Since we were in a city so known for beer, Brian was of course excited to try more brews. We went to Au Brasseur, which had a Delirium beer flight and free peanuts available, and sat beneath awnings covered with the trademark pink elephants.

flight of Delirium beers

Our flight of Delirium brews at Au Brasseur.

We watched as a drunken lady threw fries to pigeons on the streets for them to squawk over, and listened to the couple nearest us, a British guy and American girl, argue the ethics of a variety of scenarios. Brian and I both recall him telling his girlfriend that she was “fundamentally impaired” due to her upbringing, over the sound of peanuts crunching and a street performer who had set up near us. They didn’t stay long. The pigeon feeding lady got up and began to dance in the street, both with her partner and with whomever she came across there. A kid who looked like a Dutch version of my little brother chased the pigeons around, cawing at them and flapping his arms. With the unhappy couple gone, it was a truly fantastic scene, almost a tableau in how perfectly joyful everybody looked. The sun was beginning to sink low over the buildings so we decided to get moving, taking our buoyant moods with us through the crowds and back to the Grand Place. In the fading light, the buildings we’d stared so long at earlier were even more striking.

Grand Place at night

The Grand Place at sunset.

The setting sun lit up the gold that adorned their exteriors, creating an incredibly picturesque scene of jostling tourists beneath glowing monuments of the past. Bunches of red, magenta, and purple flowers atop light posts and in boxes, staccatos of color in the corners of the greyscape of cobblestone. We took the opportunity to take about a million photos, each a bit sillier than the last.

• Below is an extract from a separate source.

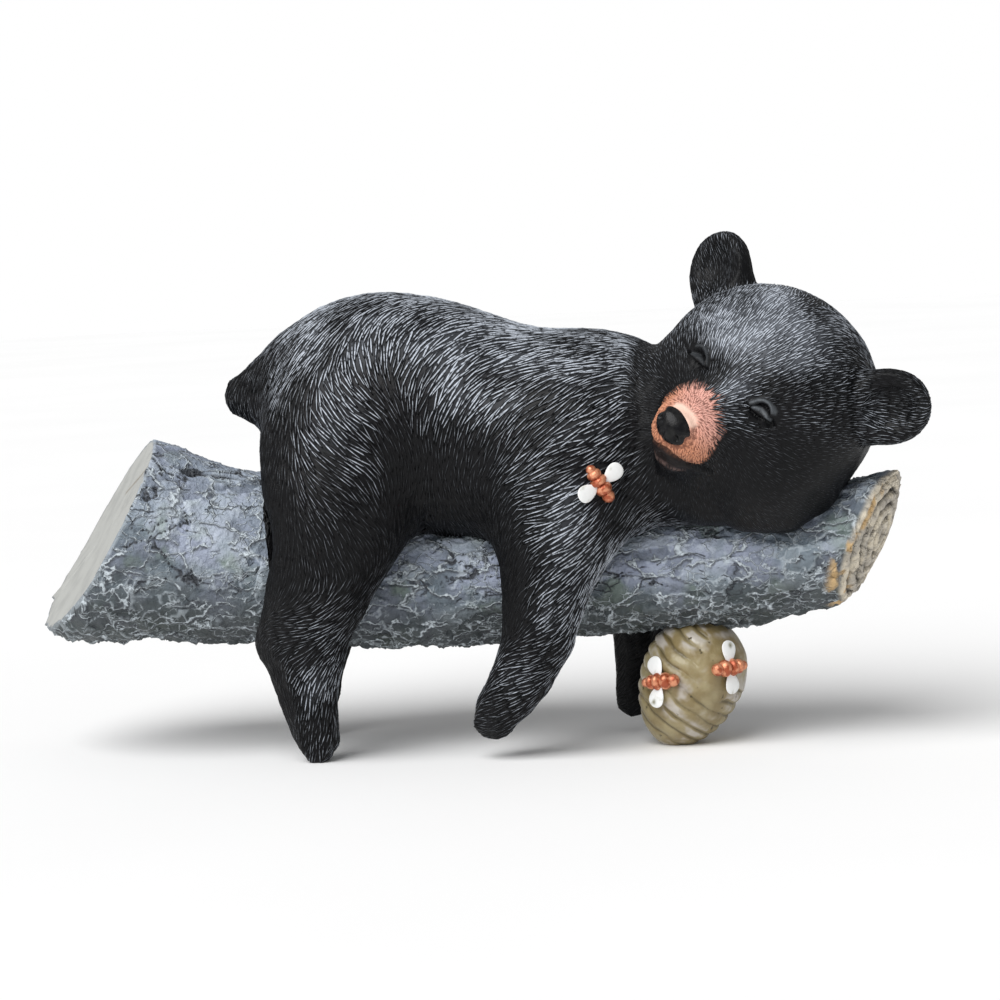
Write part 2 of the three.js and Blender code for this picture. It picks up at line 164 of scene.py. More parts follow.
def branch_line(x):
    """Depth, height and radius of the branch's middle at each x."""
    fine = np.arange(-210.0, 200.0)
    kernel = np.hanning(2 * BEND_SOFTNESS + 1)
    places_along, *columns = zip(*BRANCH_STATIONS)
    found = []
    for column in columns:
        drawn = np.pad(np.interp(fine, places_along, column), BEND_SOFTNESS, mode="edge")
        found.append(np.interp(x, fine, np.convolve(drawn, kernel / kernel.sum(), "valid")))
    return found


def branch_point(x, angle, share):
    """The place at that x and angle round the branch, and at that share of its radius."""
    y, z, r = branch_line(x)
    return np.stack([x, y + share * r * np.cos(angle), z + share * r * np.sin(angle)], axis=-1)


def meets(cut, angle, share):
    """The x at which the line at that angle and share of the radius meets a cut."""
    kept = np.full_like(angle, 0.0)
    gone = np.full_like(angle, BRANCH_REACH * np.sign(cut[1][0]))
    for _ in range(30):
        middle = (kept + gone) / 2
        beyond = (branch_point(middle, angle, share) - cut[0]) @ cut[1] > 0
        gone = np.where(beyond, middle, gone)
        kept = np.where(beyond, kept, middle)
    return kept


def bark(x, angle):
    """Height of the bark over the branch's smooth form, its pale edges, its splits and a tone per plate."""
    round_place = np.stack([x, PATTERN_RADIUS * np.cos(angle), PATTERN_RADIUS * np.sin(angle)], axis=-1)
    drift = np.stack([lumps(round_place, 11, salt) for salt in (1, 2, 3)], axis=-1)
    wiggle = np.stack([lumps(round_place, 3.4, salt) for salt in (4, 5, 6)], axis=-1)
    warped = round_place + 4.0 * drift + 1.4 * wiggle
    edge, level = plates(warped, PLATE_SIZE, 11)
    rim = bell(edge, PLATE_RIM) * ramp(lumps(round_place, 14, 7), -0.7, 0.1)
    split, _ = plates(warped, SPLIT_SIZE, 31)
    split = bell(split, SPLIT_WIDTH) * ramp(lumps(round_place, 25, 8), 0.0, 0.35)
    flaking = lumps(round_place, 2.4, 9)
    under = ramp(-np.sin(angle), 0.55, 1.0)
    crack_angle = CRACK_ANGLE - CRACK_SLANT * (x - CRACK_X) + 4 * lumps(round_place, 5, 13)
    crack = bell(np.degrees(angle) - crack_angle, CRACK_WIDTH)
    crack *= ramp(x, *CRACK_STARTS) * (1 - ramp(x, *CRACK_ENDS))
    height = BOUGH_SWELL * lumps(round_place, 27, 10) + PLATE_STEP * (level - 0.5)
    height = height + PLATE_RIM_RISE * rim - SPLIT_DEPTH * split - CRACK_DEPTH * crack
    height += (0.4 + 0.7 * under) * flaking + 0.8 * under * lumps(round_place, 7, 12)
    return height, rim, np.maximum(split, crack), level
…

Brian and Kaitlin in the Grand Place at sunset

One of many silly photos taken that evening.

As our final act of the night, on our way home, we bought a tiny Mannekin Pis statue from a grumpy shopkeeper in a store not unlike a 7/11.
The beer could be to blame for how vibrant and fantastic everything looked and felt, but either way I remember it as an almost perfect evening in Brussels.